▶ _TASK OBJECTIVE_:
Produce word for word the lines of the data below running from the one that has "Keep writing the" to the one that has "floor_mesh.materials.append(paper.material)", inclusive, and no others.

▶ _SUPPLIED DATA_:
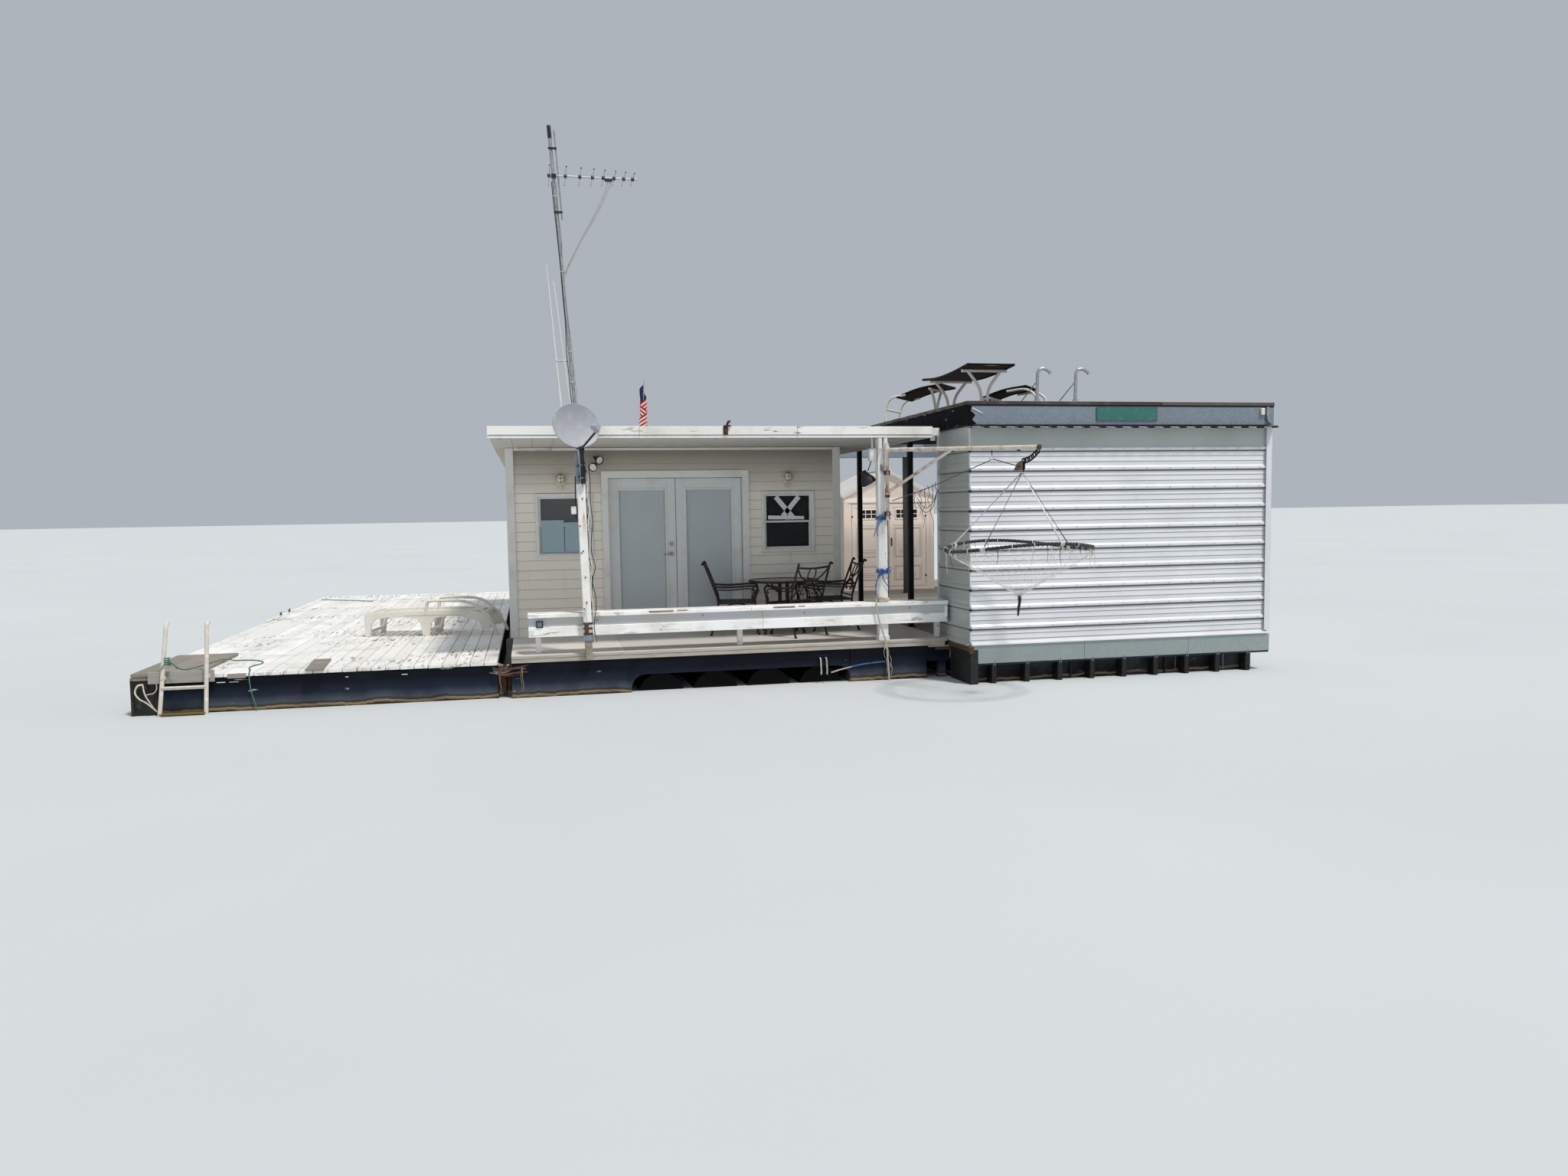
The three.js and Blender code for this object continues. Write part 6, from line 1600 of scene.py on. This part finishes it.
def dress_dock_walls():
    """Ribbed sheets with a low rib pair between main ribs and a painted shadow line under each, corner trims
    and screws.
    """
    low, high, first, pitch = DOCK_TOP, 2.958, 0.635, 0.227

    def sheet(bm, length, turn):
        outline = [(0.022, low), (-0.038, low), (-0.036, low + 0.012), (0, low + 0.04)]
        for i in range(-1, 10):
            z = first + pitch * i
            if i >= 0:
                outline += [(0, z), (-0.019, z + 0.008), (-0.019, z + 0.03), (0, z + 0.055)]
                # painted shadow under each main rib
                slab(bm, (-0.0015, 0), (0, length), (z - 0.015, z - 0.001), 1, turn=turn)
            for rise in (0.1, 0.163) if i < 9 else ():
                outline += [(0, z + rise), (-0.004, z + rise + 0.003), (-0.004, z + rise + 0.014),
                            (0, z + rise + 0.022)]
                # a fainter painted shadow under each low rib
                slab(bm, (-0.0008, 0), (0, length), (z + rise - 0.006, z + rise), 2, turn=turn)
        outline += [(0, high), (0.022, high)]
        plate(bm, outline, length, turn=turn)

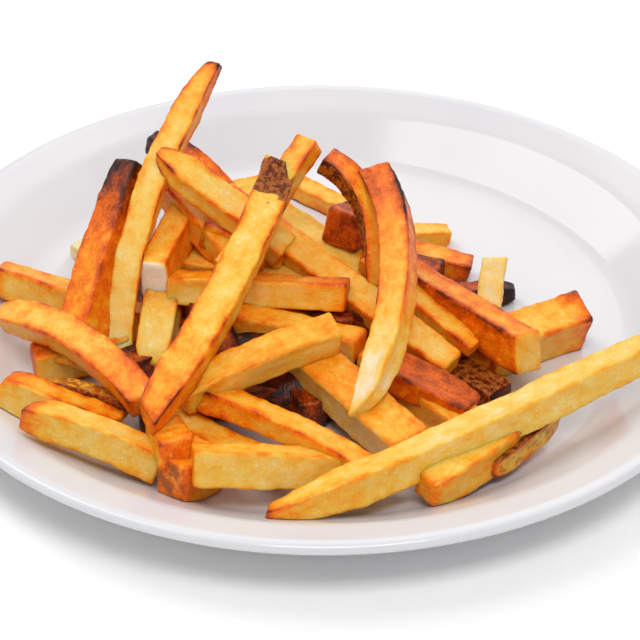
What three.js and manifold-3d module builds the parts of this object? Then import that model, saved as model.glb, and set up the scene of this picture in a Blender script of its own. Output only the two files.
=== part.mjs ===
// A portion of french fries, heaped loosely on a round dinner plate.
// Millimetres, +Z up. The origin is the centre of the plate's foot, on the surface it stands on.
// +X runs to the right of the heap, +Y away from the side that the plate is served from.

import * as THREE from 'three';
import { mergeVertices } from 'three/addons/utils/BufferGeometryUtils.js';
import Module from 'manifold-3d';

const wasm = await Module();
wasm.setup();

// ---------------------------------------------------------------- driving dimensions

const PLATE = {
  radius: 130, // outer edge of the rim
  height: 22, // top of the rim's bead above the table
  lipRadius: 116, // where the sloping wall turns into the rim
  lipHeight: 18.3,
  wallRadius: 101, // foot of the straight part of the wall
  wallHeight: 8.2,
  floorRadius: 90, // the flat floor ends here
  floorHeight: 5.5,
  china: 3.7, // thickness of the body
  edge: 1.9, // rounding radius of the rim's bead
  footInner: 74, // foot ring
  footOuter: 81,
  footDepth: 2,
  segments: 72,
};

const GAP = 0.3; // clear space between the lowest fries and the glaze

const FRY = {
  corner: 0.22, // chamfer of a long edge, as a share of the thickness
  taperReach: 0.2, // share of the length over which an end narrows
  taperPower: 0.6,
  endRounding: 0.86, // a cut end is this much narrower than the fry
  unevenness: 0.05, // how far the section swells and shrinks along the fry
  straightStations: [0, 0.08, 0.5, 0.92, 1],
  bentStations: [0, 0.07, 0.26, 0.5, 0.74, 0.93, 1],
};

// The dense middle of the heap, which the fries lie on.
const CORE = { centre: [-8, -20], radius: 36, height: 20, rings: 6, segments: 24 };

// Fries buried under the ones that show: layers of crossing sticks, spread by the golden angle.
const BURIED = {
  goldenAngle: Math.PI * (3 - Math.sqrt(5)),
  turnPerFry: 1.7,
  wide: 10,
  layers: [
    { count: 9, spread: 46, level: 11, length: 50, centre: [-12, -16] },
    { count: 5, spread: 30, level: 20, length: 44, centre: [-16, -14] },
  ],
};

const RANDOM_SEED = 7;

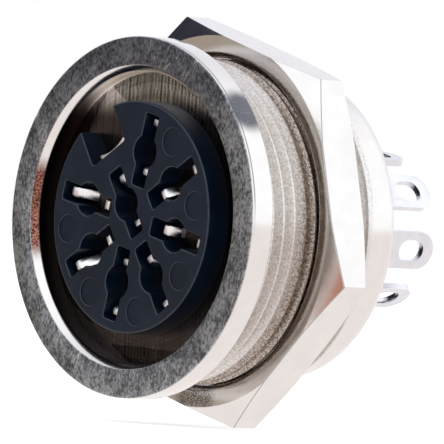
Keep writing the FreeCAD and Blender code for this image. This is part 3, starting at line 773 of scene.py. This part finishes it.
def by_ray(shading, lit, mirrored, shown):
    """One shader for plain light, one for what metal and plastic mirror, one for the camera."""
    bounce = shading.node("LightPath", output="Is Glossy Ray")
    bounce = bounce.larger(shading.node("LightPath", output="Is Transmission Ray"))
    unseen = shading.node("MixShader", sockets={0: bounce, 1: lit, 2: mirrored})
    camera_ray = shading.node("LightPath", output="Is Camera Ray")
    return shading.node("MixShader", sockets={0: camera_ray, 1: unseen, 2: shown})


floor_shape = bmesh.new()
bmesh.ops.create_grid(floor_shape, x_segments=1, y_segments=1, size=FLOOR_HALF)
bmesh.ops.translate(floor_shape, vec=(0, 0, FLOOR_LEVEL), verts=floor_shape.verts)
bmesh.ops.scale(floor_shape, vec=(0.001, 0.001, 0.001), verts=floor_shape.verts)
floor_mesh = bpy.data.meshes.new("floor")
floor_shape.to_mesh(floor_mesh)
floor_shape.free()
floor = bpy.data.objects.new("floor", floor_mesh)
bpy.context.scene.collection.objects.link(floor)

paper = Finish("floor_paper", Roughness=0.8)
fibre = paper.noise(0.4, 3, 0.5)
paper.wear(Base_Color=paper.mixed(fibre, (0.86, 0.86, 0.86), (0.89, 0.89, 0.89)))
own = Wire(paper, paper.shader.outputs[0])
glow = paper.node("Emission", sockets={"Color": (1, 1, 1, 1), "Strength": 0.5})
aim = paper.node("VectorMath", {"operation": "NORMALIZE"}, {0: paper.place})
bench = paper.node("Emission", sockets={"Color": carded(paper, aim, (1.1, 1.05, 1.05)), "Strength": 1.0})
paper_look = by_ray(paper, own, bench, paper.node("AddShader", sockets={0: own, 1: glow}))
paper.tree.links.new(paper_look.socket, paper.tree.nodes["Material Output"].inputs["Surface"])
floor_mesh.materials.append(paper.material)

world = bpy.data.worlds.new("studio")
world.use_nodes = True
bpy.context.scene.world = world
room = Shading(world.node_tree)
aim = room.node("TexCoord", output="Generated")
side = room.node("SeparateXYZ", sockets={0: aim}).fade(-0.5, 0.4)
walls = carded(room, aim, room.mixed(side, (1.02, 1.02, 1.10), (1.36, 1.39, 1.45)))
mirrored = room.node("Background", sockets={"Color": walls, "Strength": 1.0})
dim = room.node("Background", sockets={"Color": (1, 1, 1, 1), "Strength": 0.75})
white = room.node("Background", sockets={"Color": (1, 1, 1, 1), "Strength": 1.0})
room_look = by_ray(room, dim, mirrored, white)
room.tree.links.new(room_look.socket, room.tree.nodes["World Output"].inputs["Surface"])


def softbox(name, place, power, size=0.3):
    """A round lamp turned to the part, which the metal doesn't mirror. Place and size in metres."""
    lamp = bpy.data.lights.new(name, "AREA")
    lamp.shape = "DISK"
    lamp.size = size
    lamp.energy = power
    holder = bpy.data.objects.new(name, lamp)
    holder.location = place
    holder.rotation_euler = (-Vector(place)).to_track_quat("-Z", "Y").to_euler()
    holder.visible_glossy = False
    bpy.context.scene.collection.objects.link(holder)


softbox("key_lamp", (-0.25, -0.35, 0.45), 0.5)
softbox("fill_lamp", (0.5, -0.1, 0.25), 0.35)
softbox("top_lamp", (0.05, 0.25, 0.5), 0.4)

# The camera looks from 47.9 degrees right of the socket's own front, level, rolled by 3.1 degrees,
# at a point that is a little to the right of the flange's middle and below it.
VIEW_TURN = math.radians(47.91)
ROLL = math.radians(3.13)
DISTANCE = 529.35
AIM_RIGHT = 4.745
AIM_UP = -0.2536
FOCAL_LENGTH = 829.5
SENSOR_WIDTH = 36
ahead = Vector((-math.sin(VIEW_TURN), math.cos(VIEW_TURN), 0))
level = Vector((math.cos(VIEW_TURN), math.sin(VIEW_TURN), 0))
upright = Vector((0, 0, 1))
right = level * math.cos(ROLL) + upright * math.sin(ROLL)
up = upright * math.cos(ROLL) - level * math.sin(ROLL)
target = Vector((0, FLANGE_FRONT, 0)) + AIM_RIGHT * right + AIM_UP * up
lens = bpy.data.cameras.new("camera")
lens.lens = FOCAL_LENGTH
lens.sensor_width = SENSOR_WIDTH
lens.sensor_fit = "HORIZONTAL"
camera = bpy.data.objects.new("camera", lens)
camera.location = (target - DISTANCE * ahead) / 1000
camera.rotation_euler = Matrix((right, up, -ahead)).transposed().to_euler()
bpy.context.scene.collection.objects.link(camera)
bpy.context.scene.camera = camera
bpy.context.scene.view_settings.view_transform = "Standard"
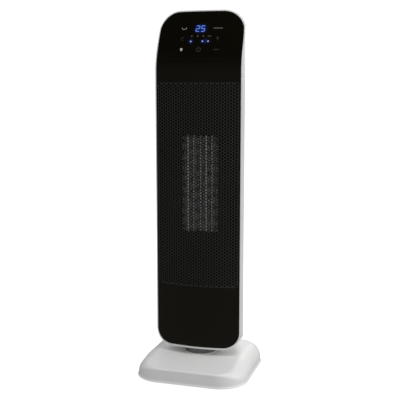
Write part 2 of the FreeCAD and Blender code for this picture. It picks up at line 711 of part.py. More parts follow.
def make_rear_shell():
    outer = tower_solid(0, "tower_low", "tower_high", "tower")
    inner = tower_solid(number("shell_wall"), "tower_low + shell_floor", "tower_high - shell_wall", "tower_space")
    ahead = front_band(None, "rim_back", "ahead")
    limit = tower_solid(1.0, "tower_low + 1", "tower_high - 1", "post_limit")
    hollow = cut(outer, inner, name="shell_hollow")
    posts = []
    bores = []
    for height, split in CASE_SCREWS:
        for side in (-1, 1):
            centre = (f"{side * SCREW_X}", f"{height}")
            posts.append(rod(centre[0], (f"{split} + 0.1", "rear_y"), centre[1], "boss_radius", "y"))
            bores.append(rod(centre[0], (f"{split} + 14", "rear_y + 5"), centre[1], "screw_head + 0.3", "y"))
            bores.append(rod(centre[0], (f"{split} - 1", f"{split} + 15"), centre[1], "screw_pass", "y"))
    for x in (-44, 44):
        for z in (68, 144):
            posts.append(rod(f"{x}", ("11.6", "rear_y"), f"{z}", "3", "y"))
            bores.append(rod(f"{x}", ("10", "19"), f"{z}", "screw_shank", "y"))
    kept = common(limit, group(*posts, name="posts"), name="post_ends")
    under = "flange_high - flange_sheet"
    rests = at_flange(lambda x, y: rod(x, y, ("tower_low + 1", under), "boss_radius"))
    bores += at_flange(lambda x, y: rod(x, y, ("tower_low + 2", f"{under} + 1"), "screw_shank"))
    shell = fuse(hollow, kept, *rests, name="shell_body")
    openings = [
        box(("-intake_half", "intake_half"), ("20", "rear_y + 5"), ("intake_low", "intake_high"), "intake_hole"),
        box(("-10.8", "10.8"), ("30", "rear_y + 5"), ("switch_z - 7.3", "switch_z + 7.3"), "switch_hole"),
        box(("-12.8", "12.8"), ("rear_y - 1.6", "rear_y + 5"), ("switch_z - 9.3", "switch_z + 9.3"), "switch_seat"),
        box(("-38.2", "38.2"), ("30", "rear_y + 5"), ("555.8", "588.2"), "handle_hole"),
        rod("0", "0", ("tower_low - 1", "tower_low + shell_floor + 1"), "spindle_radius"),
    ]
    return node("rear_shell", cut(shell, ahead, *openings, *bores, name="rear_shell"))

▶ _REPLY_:
Keep writing the FreeCAD and Blender code for this image. This is part 3, starting at line 773 of scene.py. This part finishes it.
def by_ray(shading, lit, mirrored, shown):
    """One shader for plain light, one for what metal and plastic mirror, one for the camera."""
    bounce = shading.node("LightPath", output="Is Glossy Ray")
    bounce = bounce.larger(shading.node("LightPath", output="Is Transmission Ray"))
    unseen = shading.node("MixShader", sockets={0: bounce, 1: lit, 2: mirrored})
    camera_ray = shading.node("LightPath", output="Is Camera Ray")
    return shading.node("MixShader", sockets={0: camera_ray, 1: unseen, 2: shown})


floor_shape = bmesh.new()
bmesh.ops.create_grid(floor_shape, x_segments=1, y_segments=1, size=FLOOR_HALF)
bmesh.ops.translate(floor_shape, vec=(0, 0, FLOOR_LEVEL), verts=floor_shape.verts)
bmesh.ops.scale(floor_shape, vec=(0.001, 0.001, 0.001), verts=floor_shape.verts)
floor_mesh = bpy.data.meshes.new("floor")
floor_shape.to_mesh(floor_mesh)
floor_shape.free()
floor = bpy.data.objects.new("floor", floor_mesh)
bpy.context.scene.collection.objects.link(floor)

paper = Finish("floor_paper", Roughness=0.8)
fibre = paper.noise(0.4, 3, 0.5)
paper.wear(Base_Color=paper.mixed(fibre, (0.86, 0.86, 0.86), (0.89, 0.89, 0.89)))
own = Wire(paper, paper.shader.outputs[0])
glow = paper.node("Emission", sockets={"Color": (1, 1, 1, 1), "Strength": 0.5})
aim = paper.node("VectorMath", {"operation": "NORMALIZE"}, {0: paper.place})
bench = paper.node("Emission", sockets={"Color": carded(paper, aim, (1.1, 1.05, 1.05)), "Strength": 1.0})
paper_look = by_ray(paper, own, bench, paper.node("AddShader", sockets={0: own, 1: glow}))
paper.tree.links.new(paper_look.socket, paper.tree.nodes["Material Output"].inputs["Surface"])
floor_mesh.materials.append(paper.material)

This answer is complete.